Longe de propor que o Reino de Deus é fruto do esforço humano, a esperança cristã, entendida corretamente, mostra-se como fundamento da ação em prol da justiça, da equidade e do amor. É a esperança no Reino que há de vir que motiva o comportamento ativo na sociedade, o que pode ser percebido na própria vida de Jesus conforme narrado nos Evangelhos.
Na situação atual em que vivemos, principalmente no Brasil, com o avanço de discursos de ódio e discursos fascistas nestas eleições, a esperança cristã não deve ser relegada a um pós-vida, como se não tivesse nada a ver com as situações da vida cotidiana.
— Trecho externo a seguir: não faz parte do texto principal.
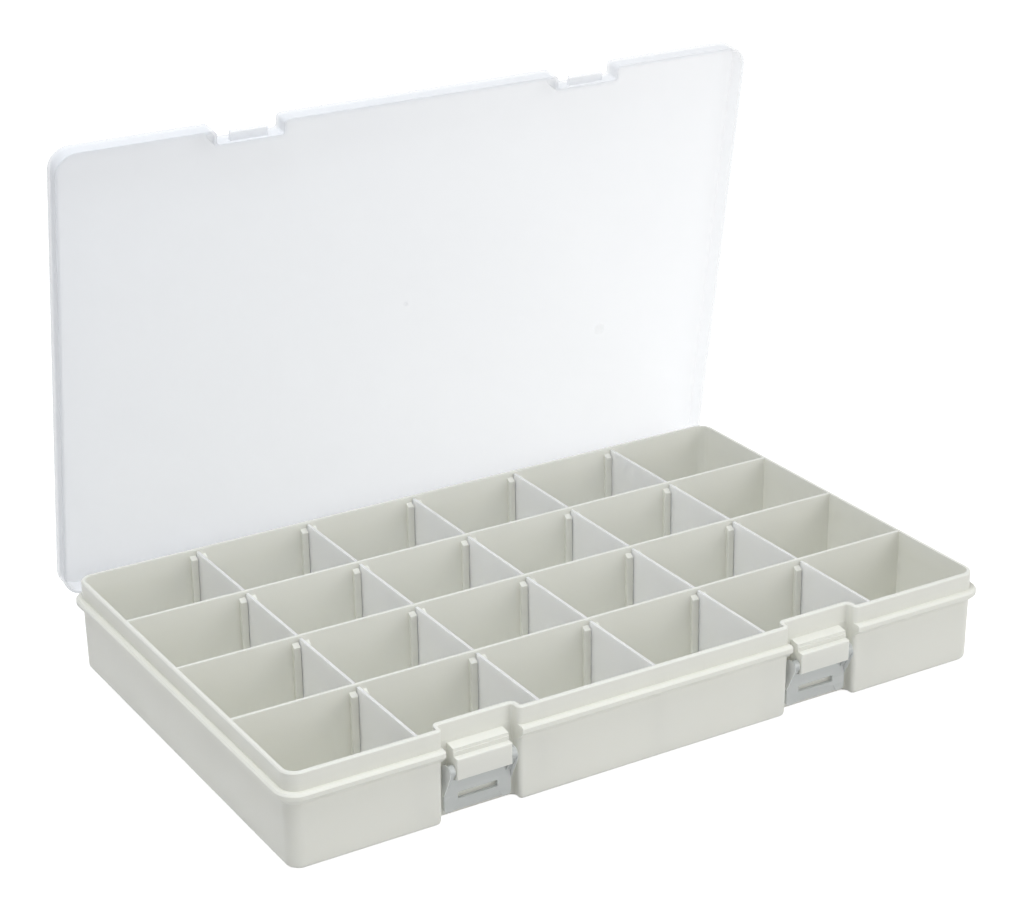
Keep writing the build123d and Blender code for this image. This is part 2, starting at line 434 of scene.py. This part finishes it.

Muito pelo contrário, ela deve se tornar fundamento para a luta contra estes discursos e contra as situações que geram morte, justamente por perceber que não é esta a sociedade querida por Deus, de acordo com a fé cristã.
O momento atual demanda de todos e todas que seguem os caminhos de Jesus Cristo uma verdadeira esperança; aquela que ao mesmo tempo confia, espera e luta, com a fé de que, porque o Ressuscitado vive, a morte não tem e não terá a última palavra. Assim, esperançosos, todo cristão e toda cristã é chamando/a a continuar promulgando o amor, lutando pelas causas dos desfavorecidos, pelos direitos das minorias, colocando-se do lado do pobre e do miserável, por reconhecer que é ao lado deles que Jesus se colocou.
Esperança, genuinamente cristã, sempre luta em prol dos valores do Reino de Deus, contra a violência, contra a discriminação e contra as estruturas de morte na sociedade. Todo discurso e todo ato que vai contra esta luta, dessa forma, não pode ser considerado cristão.